Bonnema has already met all of her on-court goals this season except for one, and that one which is yet to be decided may be the most impressive of the lot: She hopes to finish the year without having a kill attempt by her blocked.
Middle hitters usually don't lead their teams in kills, but Bonnema is proving to be the exception to the rule so far this season.
The Dyer resident easily led the squad through 22 matches with 143 kills, 40 of which came during a five-match, all-tournament performance at the Manteno Invitational Sept. 24, where the Vikings took third.
The strong showing by the Vikings at Manteno came on the heels of a pair of unexpected Metro Suburban losses earlier in the week to Timothy Christian and Riverside-Brookfield.
Bonnema followed up her performance at Manteno by being named to the all-tournament team at the Tinley Park Invitational on Oct. 1, where she delivered 35 kills and 36 blocks while leading the Vikings to the tournament title.
"I think (the pair of losses) was a wake-up call for us," said Bonnema, a two-year starter. "Now that it's in the middle of the season, and school is really kicking in, we need to really focus and take practices more seriously."
As a left-handed player, Van Dyke conceded it would make it easier on the setter to have Bonnema play right side or outside hitter, but then the Vikings would not fully benefit from what the imposing hitter actually does best -- block shots.
Bonnema has averaged nearly five blocks per contest so far this season, including 27 blocks at the Manteno tournament.
"She's really blossomed as a player for us this year," Van Dyke said. "One of the reasons we have been so successful this year is because she has such a presence on the court and is so great on defense."
Bonnema had surgery in the spring to repair torn cartilage in her right knee.
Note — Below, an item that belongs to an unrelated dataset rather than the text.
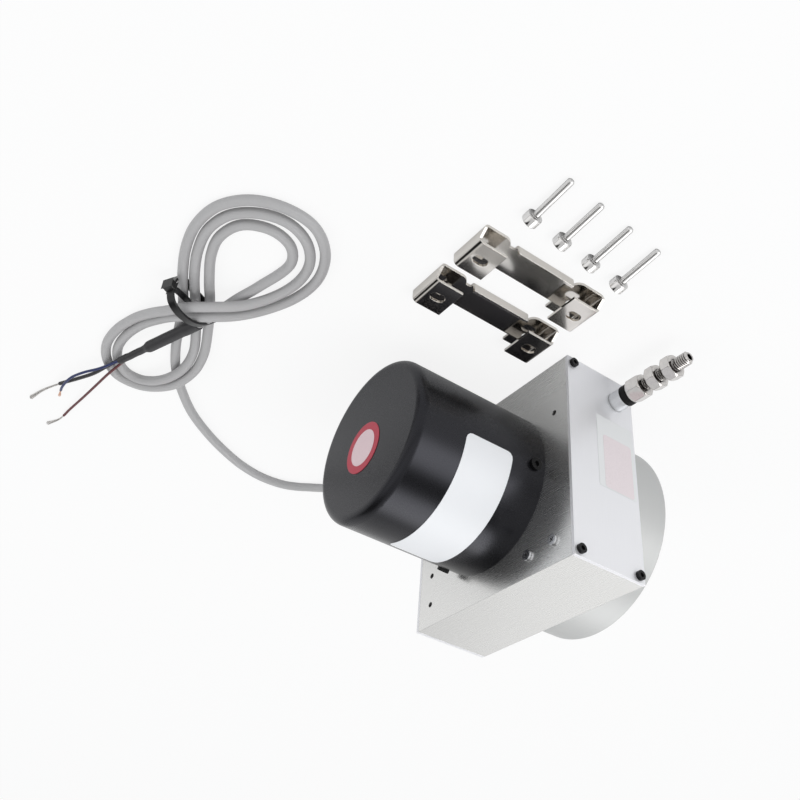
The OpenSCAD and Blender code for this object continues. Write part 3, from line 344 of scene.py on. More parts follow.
def make_cable():
    """The cable's jacket, its sleeve, and the three cores with their bare strands."""
    path = smooth_path(CABLE_ROUTE_MM, CABLE_STEP, floor=CABLE_D / 2 + 0.00005)
    cable = tube("cable_jacket", path, CABLE_D / 2, 20)
    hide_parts("cable")

    line = [SLEEVE_FROM.lerp(SLEEVE_TO, i / 100) for i in range(101)]
    length = (SLEEVE_TO - SLEEVE_FROM).length
    rnd = random.Random(WRINKLE_SEED)
    waves = [(rnd.uniform(20, 90), rnd.uniform(0, TAU), rnd.choice([1, 2, 3]))
             for _ in range(WRINKLES)]

    def sleeve_r(s, w):
        x = s * length
        neck = min(1.0, max(0.0, (x - (length - NECK_L - NECK_SLOPE)) / NECK_SLOPE))
        neck = neck * neck * (3 - 2 * neck)
        r = SLEEVE_R + (NECK_R - SLEEVE_R) * neck
        over_jacket = 1 / (1 + math.exp((x - JACKET_END) / JACKET_SOFT))
        r -= JACKET_STEP * (1 - over_jacket) * (1 - neck)
        wrinkle = sum(math.sin(f * s + ph + m * w) for f, ph, m in waves) / WRINKLES
        r += wrinkle * (WRINKLE + NECK_WRINKLE * neck)
        return r
    sleeve = tube("shrink_sleeve", line, sleeve_r, 28)
    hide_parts("heat_shrink")

    cores = []
    # name, route, diameter, insulated share of the length, and number of strands
    for key, route, d, share, count in (("core_blue", BLUE_ROUTE_MM, CORE_D, 0.86, 7),
                                        ("core_red", RED_ROUTE_MM, CORE_D, 0.84, 7),
                                        ("core_shield", SHIELD_ROUTE_MM, SHIELD_D, 0.66, 14)):
        whole = smooth_path(route, CORE_STEP, floor=d / 2 + 0.0001)
        covered, bare = split_path(whole, share)
        core = tube(key + "_insulation", covered, d / 2, 14)
        core["cover"] = True
        end = strands(key + "_strands", covered[-STRAND_OVERLAP:] + bare[1:], d * STRAND_R, count,
                      STRAND_SPREAD)
        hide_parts(key)
        cores += [core, end]
    return cable, path, sleeve, cores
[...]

She returned to the court in time for summer workouts, and said the injury only bothers after matches or tournaments.
"I don't think (the knee surgery) has affected my jumping at all," Bonnema said.
Bonnema is also a member of the National Honor Society and hopes to one day either be a physical therapist or athletic trainer. Van Dyke said it is Bonnema's demeanor on the court that adds to her physical skills on a volleyball court.
"She is a quiet leader," Van Dyke said. "After a kill or block, you don't really see her do much celebrating, and I know that is why a lot of teams respect her and that is why our team respects her. She never gets too high or low on the court, and that is a good influence on her teammates."